No es tan maravilloso como parece porque las opciones son muy limitadas y la inteligencia artificial no es como para tirar cohetes, pero es satisfactorio ver cómo gracias a la experiencia acumulada, que podemos usar para comprar munición y mejorar las armas, y a determinados objetos que otorgan habilidades tanto al protagonista como a los aliados, destrozar bichos mecánicos se convierte en algo entretenido. Y desde luego todo lo que esperáis ver en un juego de estas características está aquí: escenas de acción a gran escala, amoríos, humor forzado, jefes finales que ocupan toda la pantalla y muchos, muchos tiroteos.
"Binary Domain no deja de ser Frankenstein de ideas y conceptos de distintos juegos que, eso sí, ejecuta con bastante soltura"
Binary Domain también se permite algunas concesiones para poner su propio granito de arena. Dentro de su limitado sistema de conversaciones podemos usar el micrófono de Xbox 360 o de PS3 para dar órdenes a nuestro equipo con nuestra propia voz ("fuego", "cubridme", "reagrupar", etc.) o responder en los momentos en los que se nos permite intimar con los personajes, algo que no funciona del todo mal y que reconoce una amplia lista de palabras. Dentro de ese mismo sistema de conversaciones, por cierto, entra en juego la afinidad con los personajes, que aumenta o disminuye según lo que digamos o cómo lo digamos. Las consecuencias son nimias y no tienen un efecto real en las relaciones más allá de lo efectivos que puedan ser ayudándote, así que solo resulta útil a la hora de decidir qué compañero prefieres mantener a tu lado.

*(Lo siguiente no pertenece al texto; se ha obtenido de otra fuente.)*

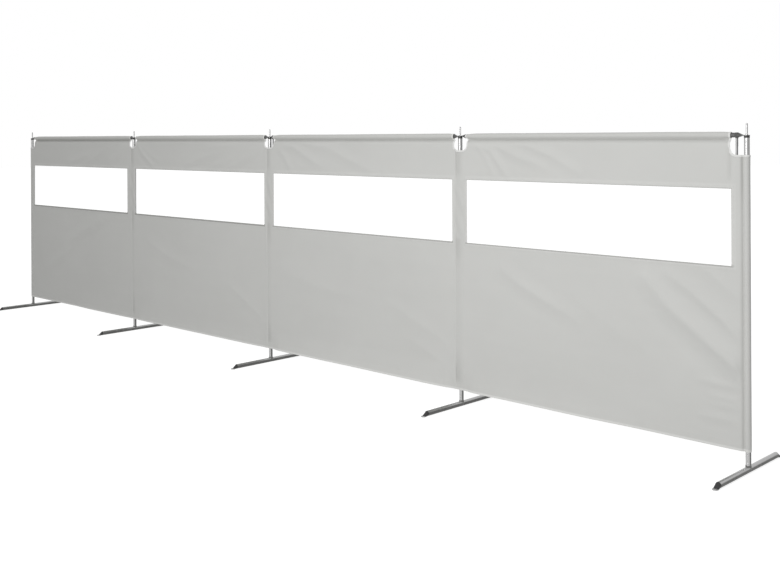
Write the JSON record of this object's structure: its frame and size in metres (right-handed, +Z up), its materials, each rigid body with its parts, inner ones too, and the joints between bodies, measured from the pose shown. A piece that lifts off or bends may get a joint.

El esfuerzo por reinterpretar la ciudad de Tokyo es considerable y bebe mucho, como es normal, de la saga Yakuza en diseño, aunque el planteamiento difiera totalmente. Gráficamente es parecido, no resulta brillante pero se las apaña para mantenerse resultón. Sí que le achaca un complejo pasillero y una sobresaturación de habitaciones clónicas, grises y poco inspiradas, que por suerte se alternan con algunos escenarios abiertos y de grandes dimensiones que denotan algo más de creatividad.

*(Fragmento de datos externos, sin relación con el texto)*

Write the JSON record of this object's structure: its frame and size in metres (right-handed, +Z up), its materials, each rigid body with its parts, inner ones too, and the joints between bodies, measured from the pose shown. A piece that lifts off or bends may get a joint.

El multijugador tampoco destaca, básicamente porque ofrece los típicos modos deathmatch, capturar la bandera y uno al estilo Horda llamado Invasión en el que -os sonará- debemos eliminar diferentes oleadas de enemigos. Pasa desapercibido porque no ofrece nada nuevo y porque se nota, sin duda, que el protagonista es el modo para un jugador, y que ahí es donde se han centrado los esfuerzos.
En síntesis, Binary Domain no resalta especialmente donde debería hacerlo. No aprovecha su sello diferenciador, el dilema moral, ni se arriesga en ofrecer ninguna propuesta ni argumento que vaya más allá de la acción hollywoodiense y lo políticamente correcto. Y cuando imita mecánicas de otros títulos, aunque lo hace de forma competente, no logra destacar con la suficiente contundencia. Es una pena porque Nagoshi juega con una propuesta aparentemente arriesgada, pero no apuesta por el riesgo a la hora de desarrollarla. Sin embargo sí que ofrece, y sería una estupidez negarlo, una conclusión coherente a los dilemas y sucesos que plantea.

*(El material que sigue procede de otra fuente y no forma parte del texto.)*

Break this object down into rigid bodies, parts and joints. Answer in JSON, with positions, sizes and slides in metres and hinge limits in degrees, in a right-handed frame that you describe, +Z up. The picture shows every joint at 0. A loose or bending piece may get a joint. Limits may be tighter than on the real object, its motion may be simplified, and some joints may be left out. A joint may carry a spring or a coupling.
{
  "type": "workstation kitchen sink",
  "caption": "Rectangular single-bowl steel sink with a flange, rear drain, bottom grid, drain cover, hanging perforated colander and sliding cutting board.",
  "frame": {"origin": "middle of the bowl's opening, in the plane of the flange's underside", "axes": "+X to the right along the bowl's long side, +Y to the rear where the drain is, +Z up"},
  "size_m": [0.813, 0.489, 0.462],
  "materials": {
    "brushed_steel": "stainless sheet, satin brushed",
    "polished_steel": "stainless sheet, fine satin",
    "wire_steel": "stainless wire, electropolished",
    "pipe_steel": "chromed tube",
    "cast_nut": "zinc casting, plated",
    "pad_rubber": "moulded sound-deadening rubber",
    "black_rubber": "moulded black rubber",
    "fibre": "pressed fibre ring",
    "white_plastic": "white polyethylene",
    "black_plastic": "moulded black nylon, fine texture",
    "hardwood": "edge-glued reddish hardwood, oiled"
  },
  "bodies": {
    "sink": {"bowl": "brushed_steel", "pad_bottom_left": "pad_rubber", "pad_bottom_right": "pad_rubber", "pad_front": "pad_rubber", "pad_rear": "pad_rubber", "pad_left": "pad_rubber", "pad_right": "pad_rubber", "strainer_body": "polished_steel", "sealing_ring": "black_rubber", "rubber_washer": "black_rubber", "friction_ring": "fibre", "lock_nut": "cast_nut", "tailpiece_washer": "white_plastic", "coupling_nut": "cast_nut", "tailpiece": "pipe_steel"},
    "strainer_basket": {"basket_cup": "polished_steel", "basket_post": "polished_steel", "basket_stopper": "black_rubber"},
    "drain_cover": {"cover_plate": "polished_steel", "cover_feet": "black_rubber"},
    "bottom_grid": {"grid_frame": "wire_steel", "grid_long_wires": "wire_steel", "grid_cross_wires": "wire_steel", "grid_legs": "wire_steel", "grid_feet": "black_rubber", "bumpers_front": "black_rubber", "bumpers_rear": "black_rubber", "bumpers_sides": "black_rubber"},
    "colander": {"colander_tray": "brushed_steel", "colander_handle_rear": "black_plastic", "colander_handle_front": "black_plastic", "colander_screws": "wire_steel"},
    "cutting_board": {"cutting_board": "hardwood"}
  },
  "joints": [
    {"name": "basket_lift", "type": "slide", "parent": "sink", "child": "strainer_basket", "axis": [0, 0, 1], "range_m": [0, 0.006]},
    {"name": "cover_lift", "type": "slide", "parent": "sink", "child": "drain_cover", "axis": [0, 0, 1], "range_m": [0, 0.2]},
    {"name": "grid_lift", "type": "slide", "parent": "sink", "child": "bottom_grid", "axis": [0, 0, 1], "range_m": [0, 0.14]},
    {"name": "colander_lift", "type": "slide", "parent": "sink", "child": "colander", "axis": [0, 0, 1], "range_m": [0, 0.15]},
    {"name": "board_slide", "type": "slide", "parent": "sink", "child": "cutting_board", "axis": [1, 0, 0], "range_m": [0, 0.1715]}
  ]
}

Ya lo dijo Asimov: reservamos para nosotros esas cosas que los ordenadores no pueden hacer. La imaginación o la creatividad, aseguraba el maestro, son valores que un ordenador nunca podrá alcanzar, que son intrínsecas al ser humano. Binary Domain es un poco eso: tampoco resulta excelso en ninguno de esos aspectos y termina siendo una recopilación, un Frankenstein de ideas y conceptos de distintos juegos que, eso sí, ejecuta con bastante soltura. Una imitación, un reflejo, uno más. Como esos androides que, a pesar de parecer y sentirse humanos, en realidad no lo son.